▸ **AIM OF THE TASK**: Print exactly those lines that run from the beginning of the data to the line bearing "pot's flat underside.", inclusive.

▸ **DATA SECTION**:
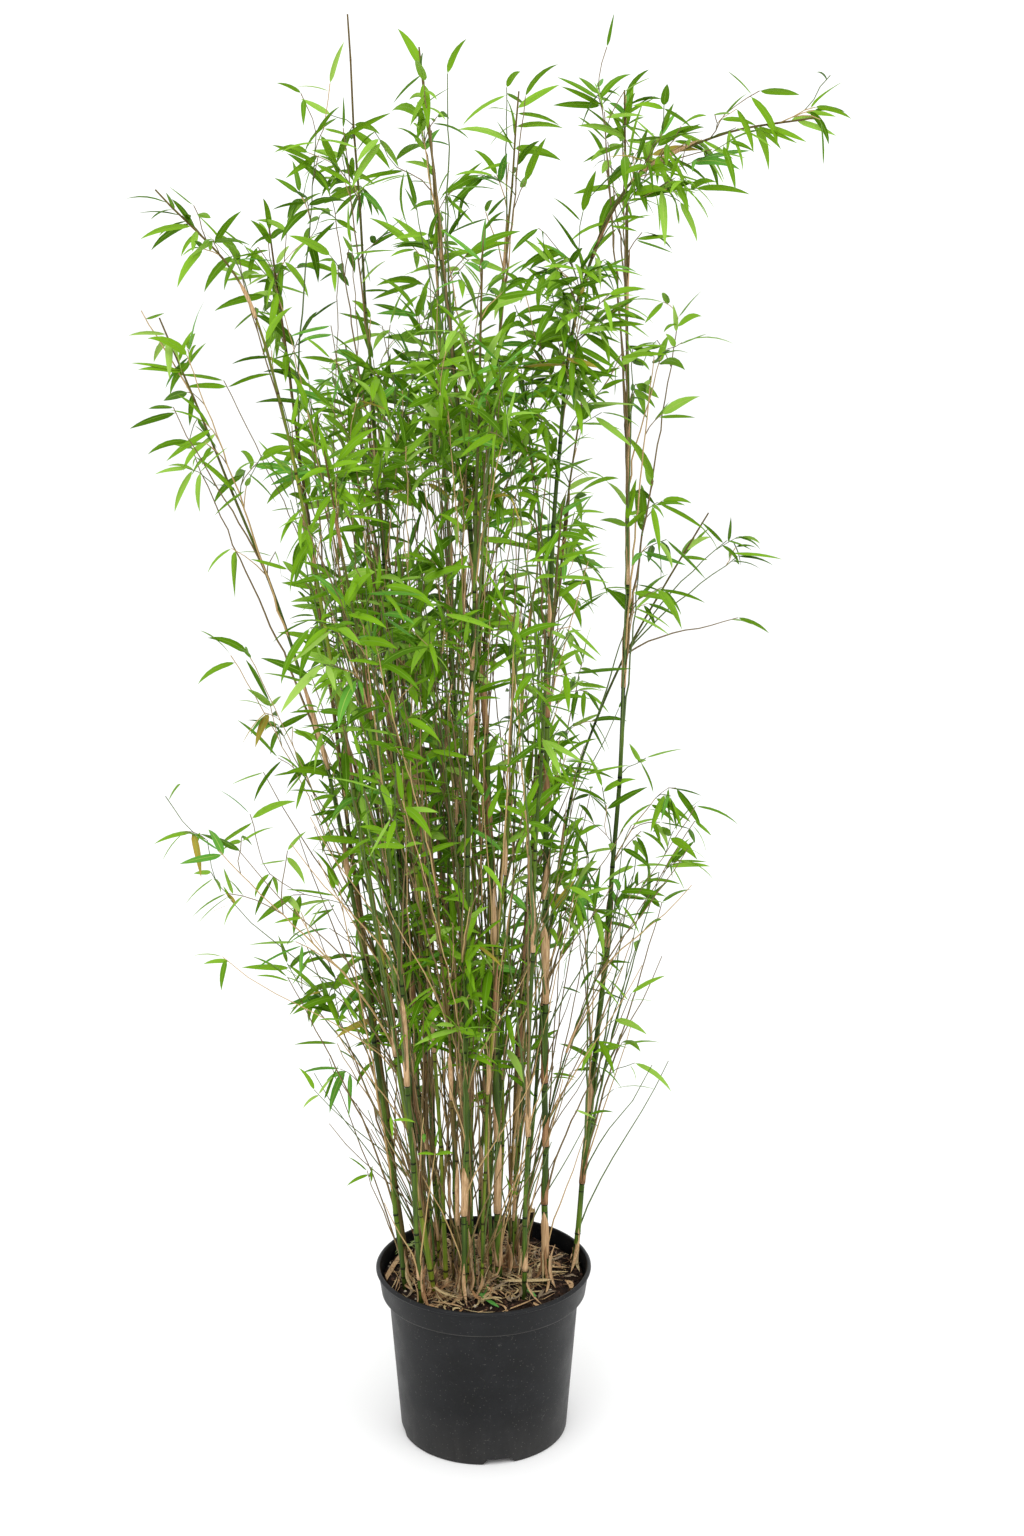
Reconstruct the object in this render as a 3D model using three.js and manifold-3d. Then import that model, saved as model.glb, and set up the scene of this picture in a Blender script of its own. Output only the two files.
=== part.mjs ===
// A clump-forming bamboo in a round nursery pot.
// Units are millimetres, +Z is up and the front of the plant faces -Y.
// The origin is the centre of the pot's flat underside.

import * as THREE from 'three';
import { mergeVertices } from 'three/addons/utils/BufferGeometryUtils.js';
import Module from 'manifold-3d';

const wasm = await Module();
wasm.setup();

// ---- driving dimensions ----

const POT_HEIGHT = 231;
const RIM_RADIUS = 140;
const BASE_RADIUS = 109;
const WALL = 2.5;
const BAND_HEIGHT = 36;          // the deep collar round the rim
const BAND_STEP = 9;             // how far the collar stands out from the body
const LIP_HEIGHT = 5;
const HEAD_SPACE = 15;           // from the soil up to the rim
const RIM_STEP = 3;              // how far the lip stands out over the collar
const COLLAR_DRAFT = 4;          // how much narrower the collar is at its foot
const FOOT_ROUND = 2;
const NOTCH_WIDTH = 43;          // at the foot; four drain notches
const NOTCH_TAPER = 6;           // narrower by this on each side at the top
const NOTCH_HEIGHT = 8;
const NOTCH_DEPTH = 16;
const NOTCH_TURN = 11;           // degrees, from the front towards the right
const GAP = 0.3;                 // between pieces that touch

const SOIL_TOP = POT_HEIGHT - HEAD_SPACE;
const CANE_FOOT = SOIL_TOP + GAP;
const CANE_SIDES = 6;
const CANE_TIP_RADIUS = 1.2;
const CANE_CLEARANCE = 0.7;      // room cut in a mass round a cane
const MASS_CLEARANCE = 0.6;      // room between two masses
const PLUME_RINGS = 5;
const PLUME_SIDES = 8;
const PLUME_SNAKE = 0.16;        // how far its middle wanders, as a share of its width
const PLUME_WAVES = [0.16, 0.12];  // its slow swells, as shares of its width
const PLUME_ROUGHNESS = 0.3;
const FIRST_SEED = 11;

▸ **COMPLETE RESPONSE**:
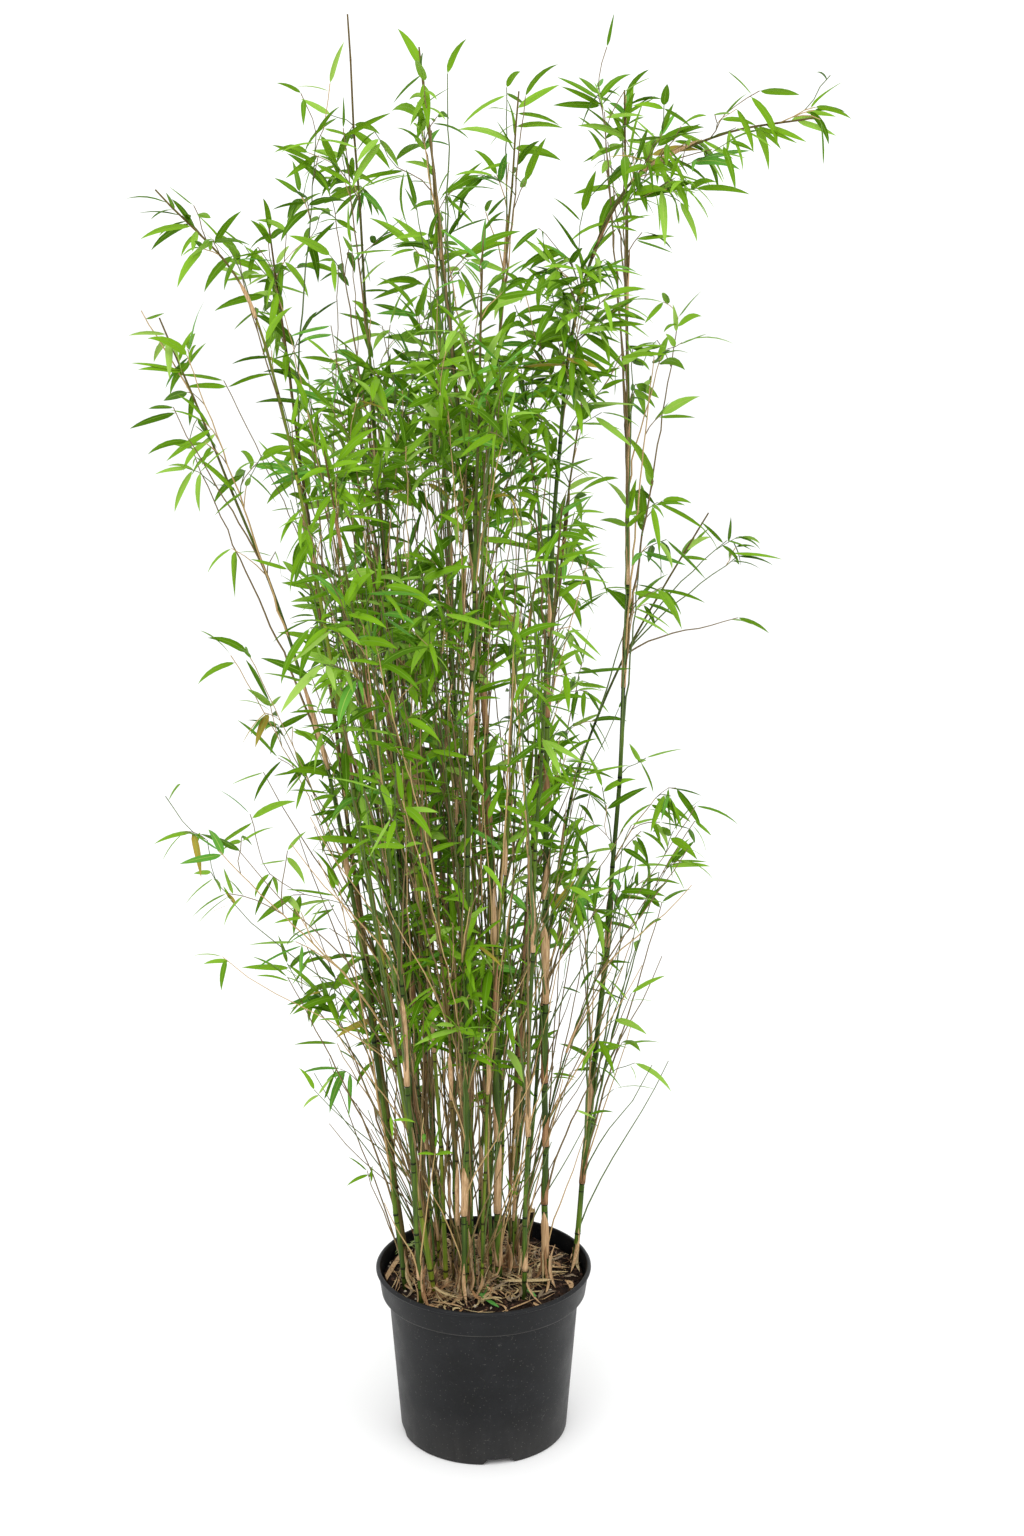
Reconstruct the object in this render as a 3D model using three.js and manifold-3d. Then import that model, saved as model.glb, and set up the scene of this picture in a Blender script of its own. Output only the two files.
=== part.mjs ===
// A clump-forming bamboo in a round nursery pot.
// Units are millimetres, +Z is up and the front of the plant faces -Y.
// The origin is the centre of the pot's flat underside.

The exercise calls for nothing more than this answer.